The polluter pay’s principle can also be applied to fight future pandemics and their occurrences. According to the polluter pays’ principle, the cost of pollution should be handled by those that cause it (Ambec and Ehlers, 2014). This calls for vigilance in combating the pandemic in the country that could have caused it. Additionally, it would be the responsibility of countries that have the disease prevalent in their nations to limit its spread to other nations. The principle would ensure that each country takes full responsibility of the pandemic and limits its spread to other nations. This would ensure that the disease can be contained easily with few or limited resources.

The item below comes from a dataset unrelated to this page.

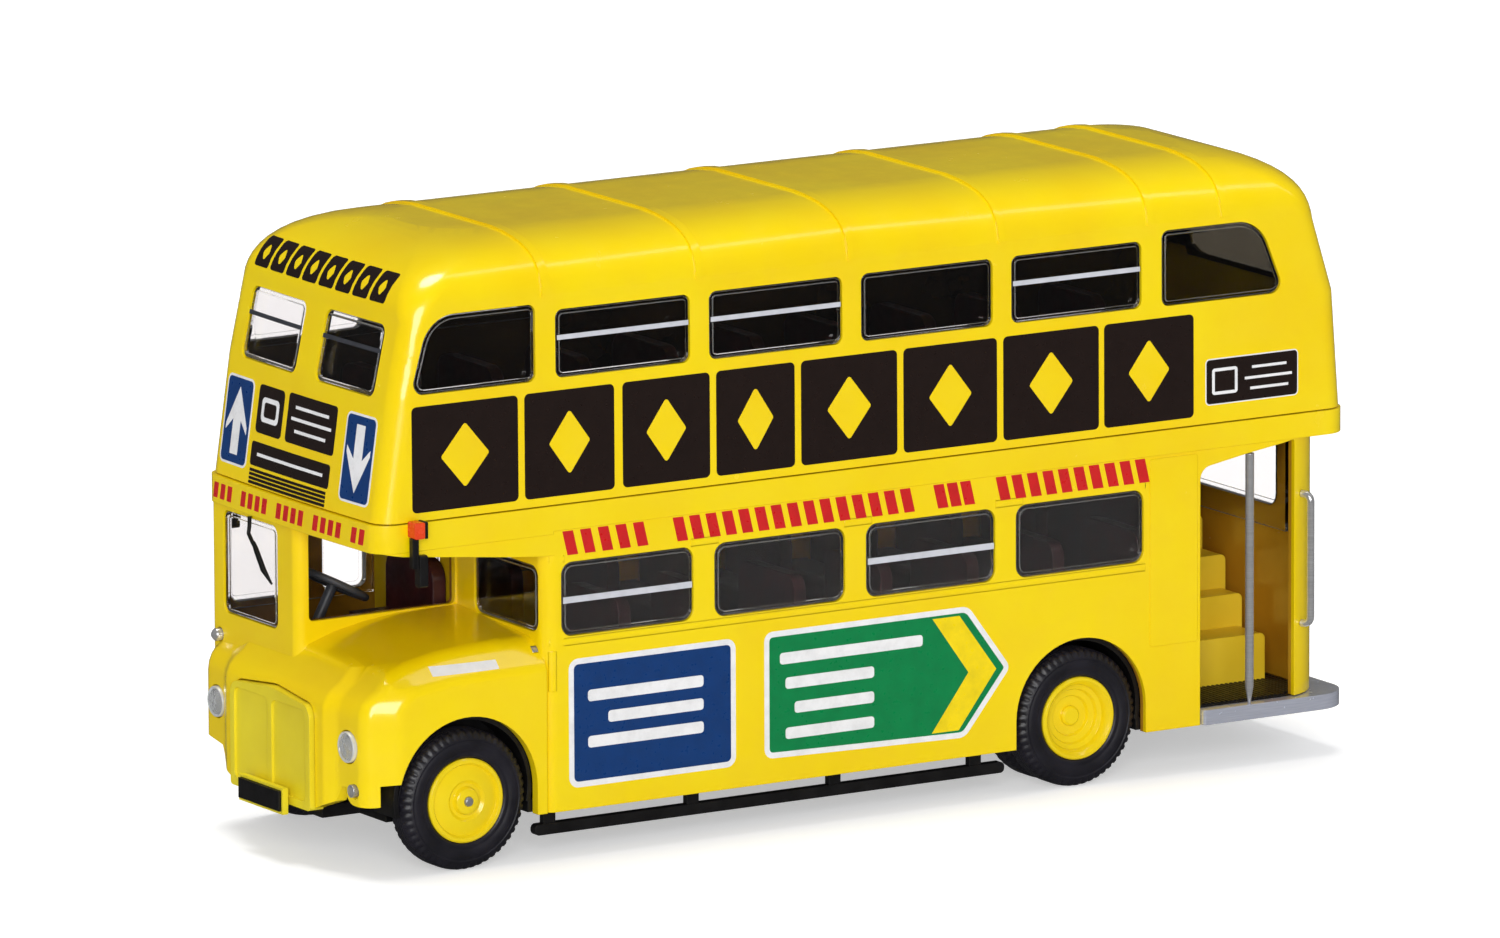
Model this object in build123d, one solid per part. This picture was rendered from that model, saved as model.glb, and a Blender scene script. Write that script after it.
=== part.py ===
"""Die-cast scale model of a half-cab double decker bus with an open rear platform, at 1:76.

Millimetres. +X is forwards, +Y is the nearside (the platform side), +Z is up.
The origin is on the floor, under the middle of the model's overall length and width.
Two painted castings, one for each deck, hold clear glazing and one-piece seat mouldings.
A black base moulding closes the bottom and carries two steel axles with their wheels.
"""
import os
from math import asin, cos, radians, sin

from build123d import *

# ---- plan ----------------------------------------------------------------------------
WHEELBASE = 67.5
FRONT_OVERHANG = 13.25      # front axle to the face of the number plate
REAR_OVERHANG = 30.75       # rear axle to the edge of the rear platform
HALF_WIDTH = 16.05          # centre line to the side of the lower casting
FRONT_AXLE_X = (WHEELBASE + REAR_OVERHANG - FRONT_OVERHANG) / 2
REAR_AXLE_X = FRONT_AXLE_X - WHEELBASE
FRONT_X = FRONT_AXLE_X + FRONT_OVERHANG
REAR_X = REAR_AXLE_X - REAR_OVERHANG
BULKHEAD_X = FRONT_AXLE_X - 8.3         # front face of the saloon bulkhead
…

In conclusion, the response problem as a result of the H1N1 virus of 2009 was the lack of adequate resources to confront the incident which lasted for several years. The WHO had a limit in the capacity to respond to public-health emergencies which occur in the long-term. This led to several problems such increased spread, strains on healthcare resources, and strains on healthcare staff. The WHO tried to combat this problem by raising the status of the disease to a national health concern level to mobilize the resources of member states. The report had recommendations such as having a contingency fund, establishing a robust global workforce, and faster response to accessing vaccines. Recommendations from research noted the need to plan through worse case scenarios, addressing the pandemic locally, and following the polluter’s pay principle.
References
Ambec, S., & Ehlers, L. (2014). Regulation via the Polluter ‐ pays Principle. The Economic Journal , 126 (593), 884-906.
Fisher, D., Hui, D. S., Gao, Z., Lee, C., OH, M. D., Cao, B., ... & Farrar, J. (2011). Pandemic response lessons from influenza H1N1 2009 in Asia. Respirology , 16 (6), 876-882.
Low, D. E., & McGeer, A. (2010). Pandemic (H1N1) 2009: assessing the response. Canadian Medical Association Journal , 182 (17), 1874-1878.
World Health Organization. (2011). Strengthening response to pandemics and other public health emergencies: report of the review committee on the functioning of the International Health Regulations (2005) and on pandemic influenza (H1N1) 2009.